В первую же неделю после приезда Ноэль устроил в своих огромных апартаментах на авеню Мессины прием, на который устремился весь Париж. Приглашенных угостили каким-то заморским пойлом, которое именовалось «коктейлем». Уже через час женщины заговорили торжествующе-пронзительными голосами, мужчины стали громко хохотать и держать себя весьма непринужденно. Ничего нельзя было разобрать. Все тонуло в общем шуме, который царил под высокими потолками, облицованными искусственным мрамором; у всех развязались языки. Никогда еще сборище парижского «высшего света» не смахивало до такой степени на ярмарочную гулянку. Все это, конечно, противоречило «хорошему тону», но зато собравшиеся веселились вовсю.
Великан принимал гостей сам и со словоохотливостью первооткрывателя подробно делился своими американскими впечатлениями. Присутствующим парламентариям он давал урок внешней политики, молодому художнику советовал выставить картины в Нью-Йорке, промышленникам жаловался на отсталую организацию производства во Франции. «А вот у американцев есть система Тейлора…» Вместе с тем он задавал каждому своему собеседнику множество вопросов, как будто отсутствовал года два.
О нем говорили:
– Шудлер удивительный человек. Ну кто скажет, что ему шестьдесят шесть лет? Это гранитный утес.
В половине десятого все еще оставалось человек пятьдесят: они, казалось, забыли, что им пора обедать. Когда гости наконец ушли, Ноэль прошелся по саду, полюбовался своим особняком, все окна которого были освещены. Стояла теплая весенняя ночь, в воздухе разливался терпкий аромат распустившихся почек.
– Все же приятно вернуться к себе домой, – убежденно произнес он.
И обнял жену, в глазах которой стояли слезы.
– Ты мне много изменял? – прошептала она.
На следующий день он вновь принялся за работу.
Первый же из сотрудников, сказавший: «Этот вопрос я разрешу с господином Франсуа», нанес ему удар. До сих пор обычно сам Ноэль советовал: «Рассмотрите это вместе с господином Франсуа». Но прежде эти слова ничего не значили, так как по давно заведенному порядку все материалы автоматически возвращались в кабинет Ноэля.
За эти два месяца многое изменилось.

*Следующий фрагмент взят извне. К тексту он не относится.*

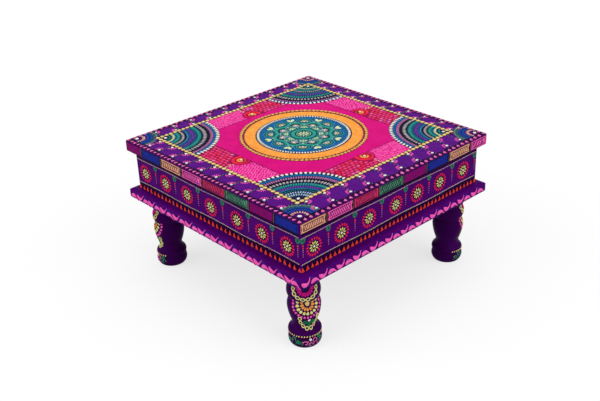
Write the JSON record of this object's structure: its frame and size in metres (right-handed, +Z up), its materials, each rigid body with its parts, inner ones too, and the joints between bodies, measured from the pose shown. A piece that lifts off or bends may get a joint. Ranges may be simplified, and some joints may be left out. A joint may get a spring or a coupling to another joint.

Ноэль обратил внимание, что в банке Франсуа называют «барон Шудлер-младший», а в газете сотрудники моложе тридцати пяти лет усвоили привычку, обращаясь к Франсуа, называть его «патрон».

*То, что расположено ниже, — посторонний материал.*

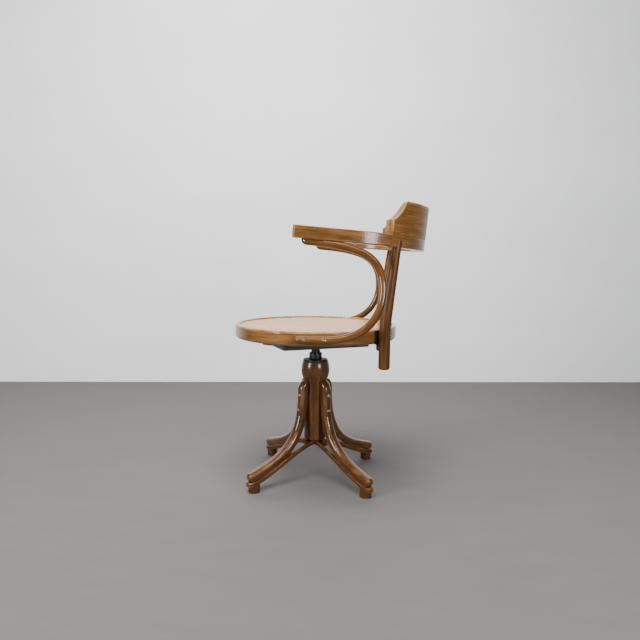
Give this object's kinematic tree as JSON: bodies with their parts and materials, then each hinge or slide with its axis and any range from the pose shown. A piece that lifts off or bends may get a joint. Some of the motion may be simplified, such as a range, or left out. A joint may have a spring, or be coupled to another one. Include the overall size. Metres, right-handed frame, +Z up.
{
  "type": "swivel armchair",
  "caption": "Bentwood swivel armchair: round seat, tub back rail with crest and bent arm supports, on a turned column with four bent legs and a steel screw spindle.",
  "frame": {"origin": "on the floor, under the middle of the chair's outline; the axis of the column stands 40 mm in front of it", "axes": "+Z up, -Y the way the sitter faces, +X the sitter's left"},
  "size_m": [0.4818, 0.5307, 0.761],
  "materials": {
    "beech": "brown stained beech, glossy lacquer",
    "dark_beech": "dark brown stained beech, glossy lacquer",
    "panel_ply": "brown stained plywood, glossy lacquer",
    "black_wood": "black stained wood, satin",
    "black_steel": "black enamel, semi-gloss",
    "zinc_steel": "tarnished steel"
  },
  "bodies": {
    "base": {"brace_lower": "dark_beech", "brace_upper": "dark_beech", "crossing_screw": "zinc_steel", "foot_front_left": "dark_beech", "foot_front_right": "dark_beech", "foot_rear_left": "dark_beech", "foot_rear_right": "dark_beech", "guide_key": "zinc_steel", "guide_tube": "zinc_steel", "hub": "beech", "hub_plate": "black_steel", "leg_front_left": "dark_beech", "leg_front_left_screw_1": "zinc_steel", "leg_front_left_screw_2": "zinc_steel", "leg_front_right": "dark_beech", "leg_front_right_screw_1": "zinc_steel", "leg_front_right_screw_2": "zinc_steel", "leg_rear_left": "dark_beech", "leg_rear_left_screw_1": "zinc_steel", "leg_rear_left_screw_2": "zinc_steel", "leg_rear_right": "dark_beech", "leg_rear_right_screw_1": "zinc_steel", "leg_rear_right_screw_2": "zinc_steel", "plate_screw_1": "black_steel", "plate_screw_2": "black_steel", "plate_screw_3": "black_steel"},
    "nut": {"collar_nut": "black_steel"},
    "screw": {"spindle": "black_steel", "thrust_washer": "zinc_steel", "retaining_clip": "zinc_steel"},
    "seat": {"arm_dowel_left": "beech", "arm_dowel_right": "beech", "arm_left": "beech", "arm_right": "beech", "arm_screw_left": "zinc_steel", "arm_screw_right": "zinc_steel", "arm_support_left": "beech", "arm_support_right": "beech", "back_rail": "beech", "crest": "beech", "post_left": "beech", "post_right": "beech", "post_screw_left": "black_steel", "post_screw_right": "black_steel", "post_spacer_left": "black_wood", "post_spacer_right": "black_wood", "seat_panel": "panel_ply", "seat_ring": "beech", "seat_spider": "black_steel", "spider_screw_1": "black_steel", "spider_screw_2": "black_steel", "spider_screw_3": "black_steel", "spider_screw_4": "black_steel", "support_screw_left_1": "zinc_steel", "support_screw_left_2": "zinc_steel", "support_screw_right_1": "zinc_steel", "support_screw_right_2": "zinc_steel", "swivel_socket": "black_steel"}
  },
  "joints": [
    {"name": "spindle_rise", "type": "slide", "parent": "base", "child": "screw", "axis": [0, 0, 1], "range_m": [0, 0.09]},
    {"name": "nut_turn", "type": "hinge", "parent": "base", "child": "nut", "pos_m": [0, -0.0404, 0.3535], "axis": [0, 0, 1], "continuous": true},
    {"name": "seat_swivel", "type": "hinge", "parent": "screw", "child": "seat", "pos_m": [0, -0.0404, 0.3816], "axis": [0, 0, 1], "continuous": true}
  ],
  "couplings": [
    {"joint": "nut_turn", "follows": "spindle_rise", "rad_per_m": 1047.2}
  ]
}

В редакционном зале висела на стене карикатура, изображавшая Франсуа, который гасит спичку свойственным ему размашистым жестом. Ноэль Шудлер сказал:
– Это не очень удачно.
И отметил, что некоторые сотрудники как будто не согласны с его замечанием.
Положение владельца крупного частного банка и управляющего Французским банком позволяло Ноэлю Шудлеру распоряжаться газетой лишь на правах основного акционера. На деле же он выполнял функции директора, проводил в редакции ежедневно по нескольку часов, занимаясь буквально всем. Другие банкиры с некоторым презрением относились к его «увлечению» журналистикой и считали это просто блажью. Для Ноэля же газета была его детищем, его радостью, наглядным и каждодневным выражением его могущества, орудием, которое заставляло министров почтительно здороваться с ним.
За время его отсутствия розничная продажа «Эко дю матен» возросла на шестнадцать тысяч экземпляров. Франсуа стал по-иному верстать газету, изменил расположение рубрик, по-другому размещал объявления.